4月2日は、世界自閉症啓発デーでした。私は仲間とともに今年も啓発イベントの企画にかかわりました。
世界自閉症啓発デーや啓発イベントについては、様々な考え方や意見があります。もちろん必ずしも肯定的なものだけではなく、批判もあります。以前にもこのブログで書いたように、私自身はそのこと自体は自然なことだしむしろ良いことだと思っています。なぜなら、議論があることで、自閉症の人たちがよりよく生きていくための支援の在り方を考える貴重な機会になりえるからです。そして、今までも実際にそのような経験を何度かしてきました。今回は、その中から私にとって特に印象深かったエピソードをお伝えしたいと思います。
今回の企画の一つに協力していただこうと、私たちはYさんという方に連絡を取りました。私たちは以前にもYさんに会ったことがあり、私自身、その筋の通った生き方に強い印象を持っていました。そんなYさんに、ぜひ世界自閉症啓発デーに協力していただきたいと思ったのです。たいていの方は、私たちがイベントの趣旨や内容を説明すると、好意的に受け取ってくださり、協力を前向きに検討してくださいます。しかし、Yさんの反応は違っていました。「少し考えさせてもらいたい」という返事をいただいた翌日に、メールでお断りの連絡が来ました。その内容自体をここでご紹介することはできませんが、非常に心のこもった、そして率直な信念がつづられたものでした。私はそのメールに感激しました。なぜなら、そこにあったのは、職業こそ全く違えども私たちと同じことを感じ、異なる方法で同じ目標に向かって歩き続けている一人の誠実な人の姿だったからです。私たちとの違いは、手段として何を優先するかの違いにすぎませんでした。ただ、その違いはYさんにとっては非常に重要な違いであり、だからこそ私たちのイベントに直接参加をするという方法を受け入れることは難しかったのです。何度かメールをやり取りさせていただき、私はYさんとの間の信頼関係が深まっていくことを感じました。お断りのメールをいただいたわけですからとても奇妙なことなのですが、私はとてもすがすがしい気持ちでした。おそらくYさんもそう感じてくださっていたと思います。
繰り返しになりますが、啓発活動はもちろんのこと、自閉症の人たちにとって学びやすく暮らしやすい環境を整えていくための手段は一つではありません。自閉症支援という山に登るためのルートは一つではないのです。私は、違ったルートから山に登るという決断をした人たちとも、いつか山の頂上で出会いたいと思っています。そしてそれは決して不可能なことではないということを、今回の経験を通じて実感することができました。
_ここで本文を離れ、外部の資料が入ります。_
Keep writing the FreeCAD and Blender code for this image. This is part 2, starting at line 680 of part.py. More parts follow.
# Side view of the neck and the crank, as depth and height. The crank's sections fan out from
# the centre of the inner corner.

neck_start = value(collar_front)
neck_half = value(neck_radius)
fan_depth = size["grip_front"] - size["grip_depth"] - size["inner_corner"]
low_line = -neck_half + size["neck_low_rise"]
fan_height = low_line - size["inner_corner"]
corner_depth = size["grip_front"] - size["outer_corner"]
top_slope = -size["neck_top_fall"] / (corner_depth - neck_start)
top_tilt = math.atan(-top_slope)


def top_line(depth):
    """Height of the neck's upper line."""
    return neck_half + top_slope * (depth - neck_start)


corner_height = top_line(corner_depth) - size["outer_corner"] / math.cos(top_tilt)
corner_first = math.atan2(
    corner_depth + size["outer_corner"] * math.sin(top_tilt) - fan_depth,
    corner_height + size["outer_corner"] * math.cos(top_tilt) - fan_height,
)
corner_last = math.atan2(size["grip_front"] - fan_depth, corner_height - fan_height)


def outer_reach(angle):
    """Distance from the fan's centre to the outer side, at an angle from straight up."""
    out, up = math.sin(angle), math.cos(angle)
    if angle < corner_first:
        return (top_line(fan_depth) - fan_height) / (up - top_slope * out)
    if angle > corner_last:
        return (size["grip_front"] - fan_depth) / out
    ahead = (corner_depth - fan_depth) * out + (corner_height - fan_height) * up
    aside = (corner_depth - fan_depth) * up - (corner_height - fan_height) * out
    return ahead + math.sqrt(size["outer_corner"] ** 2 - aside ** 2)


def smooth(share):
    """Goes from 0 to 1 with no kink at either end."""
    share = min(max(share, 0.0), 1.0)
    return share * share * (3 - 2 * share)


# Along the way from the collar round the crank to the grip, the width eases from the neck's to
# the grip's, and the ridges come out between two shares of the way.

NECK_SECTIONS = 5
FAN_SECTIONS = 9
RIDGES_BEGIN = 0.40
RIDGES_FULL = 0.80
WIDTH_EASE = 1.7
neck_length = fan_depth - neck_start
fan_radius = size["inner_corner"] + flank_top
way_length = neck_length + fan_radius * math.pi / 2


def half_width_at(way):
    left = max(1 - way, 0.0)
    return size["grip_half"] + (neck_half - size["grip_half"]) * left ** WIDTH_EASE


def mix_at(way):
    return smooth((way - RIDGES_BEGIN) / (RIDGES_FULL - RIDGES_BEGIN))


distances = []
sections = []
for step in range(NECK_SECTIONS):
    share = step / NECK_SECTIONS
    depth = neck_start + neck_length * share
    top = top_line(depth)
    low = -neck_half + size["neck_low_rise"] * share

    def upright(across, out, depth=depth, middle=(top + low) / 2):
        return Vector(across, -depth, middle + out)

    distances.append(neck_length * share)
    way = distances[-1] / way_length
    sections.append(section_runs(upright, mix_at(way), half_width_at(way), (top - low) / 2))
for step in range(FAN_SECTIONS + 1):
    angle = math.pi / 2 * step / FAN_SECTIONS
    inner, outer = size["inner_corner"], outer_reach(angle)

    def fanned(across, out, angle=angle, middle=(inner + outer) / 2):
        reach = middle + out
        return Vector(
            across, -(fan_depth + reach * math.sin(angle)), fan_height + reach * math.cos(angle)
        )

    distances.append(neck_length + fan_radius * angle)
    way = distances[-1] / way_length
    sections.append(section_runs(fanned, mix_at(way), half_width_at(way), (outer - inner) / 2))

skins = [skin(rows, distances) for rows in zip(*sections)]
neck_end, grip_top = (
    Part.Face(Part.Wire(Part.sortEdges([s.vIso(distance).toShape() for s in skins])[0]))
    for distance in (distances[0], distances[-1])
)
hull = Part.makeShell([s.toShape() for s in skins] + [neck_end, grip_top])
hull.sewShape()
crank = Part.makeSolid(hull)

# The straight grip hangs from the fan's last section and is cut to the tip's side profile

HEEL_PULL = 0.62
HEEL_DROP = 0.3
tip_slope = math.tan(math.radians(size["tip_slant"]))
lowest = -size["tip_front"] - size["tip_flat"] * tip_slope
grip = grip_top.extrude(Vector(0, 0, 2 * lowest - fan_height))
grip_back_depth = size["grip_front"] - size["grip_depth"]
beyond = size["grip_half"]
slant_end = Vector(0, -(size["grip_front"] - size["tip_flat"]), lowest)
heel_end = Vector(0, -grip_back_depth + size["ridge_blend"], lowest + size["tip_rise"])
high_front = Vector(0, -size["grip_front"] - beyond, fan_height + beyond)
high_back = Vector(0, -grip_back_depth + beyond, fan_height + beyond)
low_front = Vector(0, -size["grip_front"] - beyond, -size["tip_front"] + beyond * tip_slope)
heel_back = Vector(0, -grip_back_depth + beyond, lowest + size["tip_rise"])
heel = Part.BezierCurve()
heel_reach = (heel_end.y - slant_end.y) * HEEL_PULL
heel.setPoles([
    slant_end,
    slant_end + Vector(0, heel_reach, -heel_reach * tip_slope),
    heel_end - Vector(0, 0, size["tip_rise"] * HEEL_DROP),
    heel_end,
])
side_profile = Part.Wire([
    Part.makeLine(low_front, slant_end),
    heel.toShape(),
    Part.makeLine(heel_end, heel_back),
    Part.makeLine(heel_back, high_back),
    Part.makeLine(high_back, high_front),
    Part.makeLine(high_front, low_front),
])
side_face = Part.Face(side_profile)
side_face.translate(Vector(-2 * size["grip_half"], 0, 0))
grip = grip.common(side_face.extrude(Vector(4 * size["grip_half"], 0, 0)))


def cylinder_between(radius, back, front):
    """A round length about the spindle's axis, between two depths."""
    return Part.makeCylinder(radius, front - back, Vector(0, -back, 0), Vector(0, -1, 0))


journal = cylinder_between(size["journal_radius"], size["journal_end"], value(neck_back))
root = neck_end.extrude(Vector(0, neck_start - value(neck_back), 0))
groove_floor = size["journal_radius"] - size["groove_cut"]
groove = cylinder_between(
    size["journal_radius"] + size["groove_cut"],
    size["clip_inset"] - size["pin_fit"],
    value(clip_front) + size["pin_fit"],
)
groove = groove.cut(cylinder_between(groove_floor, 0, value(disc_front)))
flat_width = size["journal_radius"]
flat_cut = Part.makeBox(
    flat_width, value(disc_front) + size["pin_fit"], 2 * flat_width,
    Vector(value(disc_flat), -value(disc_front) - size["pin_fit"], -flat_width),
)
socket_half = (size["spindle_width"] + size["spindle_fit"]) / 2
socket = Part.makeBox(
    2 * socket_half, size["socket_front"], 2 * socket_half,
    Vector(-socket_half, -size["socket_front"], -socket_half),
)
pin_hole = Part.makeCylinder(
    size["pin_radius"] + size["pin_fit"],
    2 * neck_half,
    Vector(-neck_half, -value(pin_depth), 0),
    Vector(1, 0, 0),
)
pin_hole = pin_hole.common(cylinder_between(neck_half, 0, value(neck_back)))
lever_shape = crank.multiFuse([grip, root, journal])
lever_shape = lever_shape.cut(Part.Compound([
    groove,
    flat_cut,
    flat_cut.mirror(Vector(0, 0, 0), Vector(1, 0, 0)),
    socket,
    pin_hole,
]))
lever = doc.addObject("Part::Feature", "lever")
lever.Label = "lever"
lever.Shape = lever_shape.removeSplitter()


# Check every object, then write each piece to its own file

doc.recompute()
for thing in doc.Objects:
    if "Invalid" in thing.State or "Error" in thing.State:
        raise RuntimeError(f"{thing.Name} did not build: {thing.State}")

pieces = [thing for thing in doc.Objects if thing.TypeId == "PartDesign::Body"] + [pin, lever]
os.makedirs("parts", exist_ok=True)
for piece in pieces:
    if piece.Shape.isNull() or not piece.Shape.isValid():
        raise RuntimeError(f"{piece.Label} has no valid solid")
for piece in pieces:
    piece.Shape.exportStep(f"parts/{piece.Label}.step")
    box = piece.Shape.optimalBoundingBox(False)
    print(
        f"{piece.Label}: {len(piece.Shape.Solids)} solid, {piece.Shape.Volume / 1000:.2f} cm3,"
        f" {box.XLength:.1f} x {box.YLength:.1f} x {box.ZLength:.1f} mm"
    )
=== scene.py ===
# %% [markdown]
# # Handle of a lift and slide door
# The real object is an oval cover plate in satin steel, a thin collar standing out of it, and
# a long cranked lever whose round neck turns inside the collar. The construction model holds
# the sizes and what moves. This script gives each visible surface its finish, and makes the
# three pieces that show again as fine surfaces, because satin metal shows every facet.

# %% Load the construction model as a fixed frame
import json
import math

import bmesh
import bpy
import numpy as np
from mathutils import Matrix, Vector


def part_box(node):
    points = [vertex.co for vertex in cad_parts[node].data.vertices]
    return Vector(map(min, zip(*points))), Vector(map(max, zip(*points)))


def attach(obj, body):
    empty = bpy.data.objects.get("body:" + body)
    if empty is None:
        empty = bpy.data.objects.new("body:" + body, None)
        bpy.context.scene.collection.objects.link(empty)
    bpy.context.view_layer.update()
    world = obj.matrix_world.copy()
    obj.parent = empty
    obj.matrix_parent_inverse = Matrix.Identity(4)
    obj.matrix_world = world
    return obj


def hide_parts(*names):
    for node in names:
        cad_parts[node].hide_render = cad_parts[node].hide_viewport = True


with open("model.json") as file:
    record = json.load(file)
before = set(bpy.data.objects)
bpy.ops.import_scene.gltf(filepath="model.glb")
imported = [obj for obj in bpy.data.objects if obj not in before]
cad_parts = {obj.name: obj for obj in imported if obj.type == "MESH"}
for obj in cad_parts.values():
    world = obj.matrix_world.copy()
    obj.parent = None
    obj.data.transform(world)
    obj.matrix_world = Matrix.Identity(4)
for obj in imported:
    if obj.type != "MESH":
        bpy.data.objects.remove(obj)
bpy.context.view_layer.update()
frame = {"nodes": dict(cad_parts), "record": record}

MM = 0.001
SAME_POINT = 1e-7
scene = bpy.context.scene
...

そしてもう一つ大切なことは、私が啓発活動に携わることなく診察室の中だけにいたら、きっとYさんとの交流は表面的なものに終わり、その信念と生き方の根幹に触れることもなかっただろうということです。世界自閉症啓発デー、そして啓発イベントは、私自身にとっても新たな啓発をもたらしてくれました。これからもこの活動に携わり、様々な人たちの考え方や思いに触れながら、私自身も成長していきたいと思っています。